La loi de 1996 crée au sein de chaque tribunal de première instance une chambre spécialisée chargée des affaires en rapport avec le génocide. Elle instaure la procédure d'aveu et de plaidoyer de culpabilité en échange de réductions de peines et répartit les accusés de génocide en catégories, selon la gravité des crimes allégués.

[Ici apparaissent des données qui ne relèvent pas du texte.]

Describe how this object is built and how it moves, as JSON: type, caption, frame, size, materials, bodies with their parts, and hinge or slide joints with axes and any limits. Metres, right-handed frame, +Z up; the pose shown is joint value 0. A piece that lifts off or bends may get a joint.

Fin 1996, les premiers procès commencent. Au nombre des principales difficultés, les observateurs relèvent notamment le manque d'avocats de la défense dans un grand nombre d'affaires. « La mise en pratique du droit de se défendre et plus particulièrement d'être assisté d'un défenseur de son choix, gratuit au besoin, n'a pas toujours été chose aisée dans le cadre du contentieux du génocide », constate l’ONG Avocats sans Frontières (ASF) dans son rapport « Le crime de génocide et les crimes contre l'humanité devant les tribunaux ordinaires du Rwanda », publié en 2004. « Au début des procès, certains sièges des anciennes chambres spécialisées s'étaient montrés réticents à accorder des remises aux justiciables qui, à la première audience, comparaissaient seuls et exprimaient le souhait d'être assistés d'un avocat. Les juges qualifiaient fréquemment une telle demande de manœuvre dilatoire », relève le rapport.

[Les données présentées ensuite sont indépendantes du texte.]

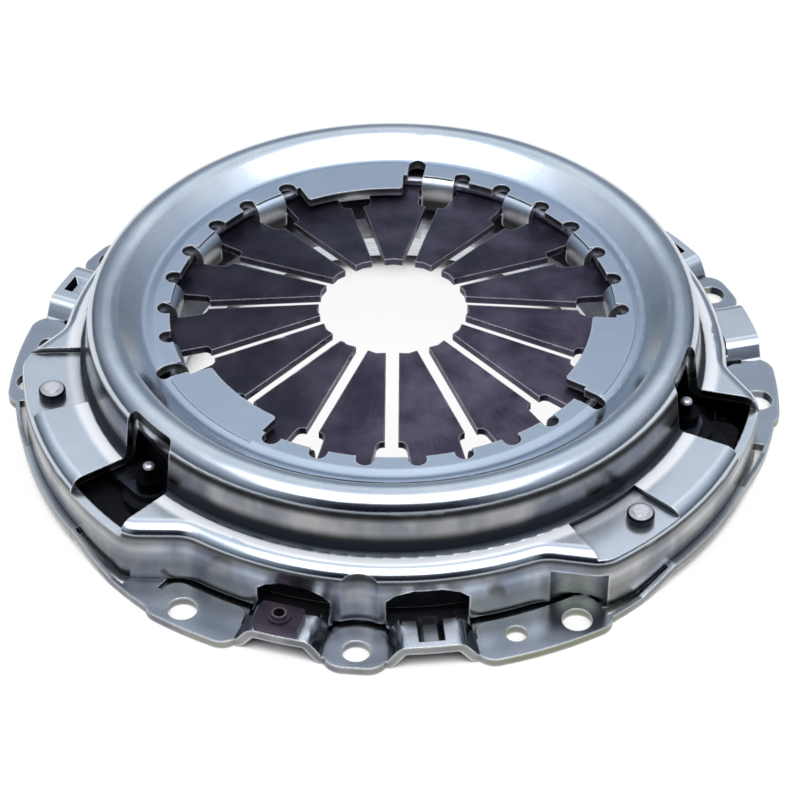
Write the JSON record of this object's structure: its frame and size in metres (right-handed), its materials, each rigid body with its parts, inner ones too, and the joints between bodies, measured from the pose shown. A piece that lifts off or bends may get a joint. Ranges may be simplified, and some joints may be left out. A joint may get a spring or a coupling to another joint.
{
  "type": "clutch pressure plate",
  "caption": "Dry clutch cover assembly: lobed stamped cover, diaphragm spring with radial fingers, cast pressure plate hung on leaf straps.",
  "frame": {"origin": "clutch axis in the plane of the flange underside, where the cover meets the flywheel", "axes": "+Z along the clutch axis, from the flywheel towards the release bearing; the left rear ear lies towards -X"},
  "size_m": [0.2412, 0.2369, 0.0418],
  "materials": {
    "zinc_sheet": "bright zinc plate",
    "spring_wire": "drawn wire",
    "weight_steel": "brown phosphate",
    "cast_iron": "as cast, face ground",
    "spring_steel": "dark phosphate, satin",
    "black_rivet": "black oxide",
    "bright_rivet": "zinc plate",
    "strap_steel": "blued strip"
  },
  "bodies": {
    "cover": {"cover": "zinc_sheet", "pivot_wire_upper": "spring_wire", "pivot_wire_lower": "spring_wire", "cover_rivet_a": "black_rivet", "cover_rivet_b": "black_rivet", "cover_rivet_c": "black_rivet", "strap_a_leaf_1": "strap_steel", "strap_a_leaf_2": "strap_steel", "strap_a_leaf_3": "strap_steel", "strap_b_leaf_1": "strap_steel", "strap_b_leaf_2": "strap_steel", "strap_b_leaf_3": "strap_steel", "strap_c_leaf_1": "strap_steel", "strap_c_leaf_2": "strap_steel", "strap_c_leaf_3": "strap_steel", "balance_weight": "weight_steel", "balance_rivet": "weight_steel"},
    "pressure_plate": {"pressure_plate": "cast_iron", "plate_rivet_a": "bright_rivet", "plate_rivet_b": "bright_rivet", "plate_rivet_c": "bright_rivet"},
    "diaphragm": {"diaphragm_spring": "spring_steel"}
  },
  "joints": [
    {"name": "plate_lift", "type": "slide", "parent": "cover", "child": "pressure_plate", "axis": [0, 0, 1], "range_m": [0, 0.0018], "stiffness_N_per_m": 12000, "deforming": ["strap_a_leaf_1", "strap_a_leaf_2", "strap_a_leaf_3", "strap_b_leaf_1", "strap_b_leaf_2", "strap_b_leaf_3", "strap_c_leaf_1", "strap_c_leaf_2", "strap_c_leaf_3"]},
    {"name": "finger_stroke", "type": "slide", "parent": "pressure_plate", "child": "diaphragm", "axis": [0, 0, -1], "range_m": [0, 0.0083], "deforming": ["diaphragm_spring"]}
  ],
  "couplings": [
    {"joint": "finger_stroke", "follows": "plate_lift", "ratio": 4.585}
  ]
}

A l'époque, même les avocats rwandais hésitent à défendre les accusés de génocide. ASF met courageusement des avocats à la disposition de certains accusés et de certaines parties civiles mais la demande est de loin supérieure à l'offre. Dans quelques cas, les juges – qui n'étaient pas forcément des juristes de formation –renversent le fardeau de la preuve, exigeant de l'accusé qu’il prouve son innocence, note encore ASF.

Parmi ceux qui ont pu comparaître avec l'assistance d'un avocat figure Froduald Karamira. Karamira est présenté comme l'un des ténors du radicalisme hutu, l’inventeur de l’expression « Hutu Power » derrière laquelle vont se regrouper les tenants de l’extrémisme hutu. Le 14 février 1997, il est condamné à la peine de mort. Le 24 avril 1998, au petit matin, il est fusillé publiquement à Nyamirambo, un quartier de Kigali, près de son ancien domicile et du stade où il avait l'habitude de haranguer les foules. Une vingtaine d’autres condamnés à mort subissent le même sort ce jour-là dans le pays. Ce seront les seules exécutions judiciaires dans le Rwanda de l’après-génocide. Le pays finira par abolir le châtiment suprême en 2007, sans doute pour lever le principal obstacle aux extraditions depuis des pays tiers et aux renvois devant la justice rwandaise de certaines affaires du TPIR.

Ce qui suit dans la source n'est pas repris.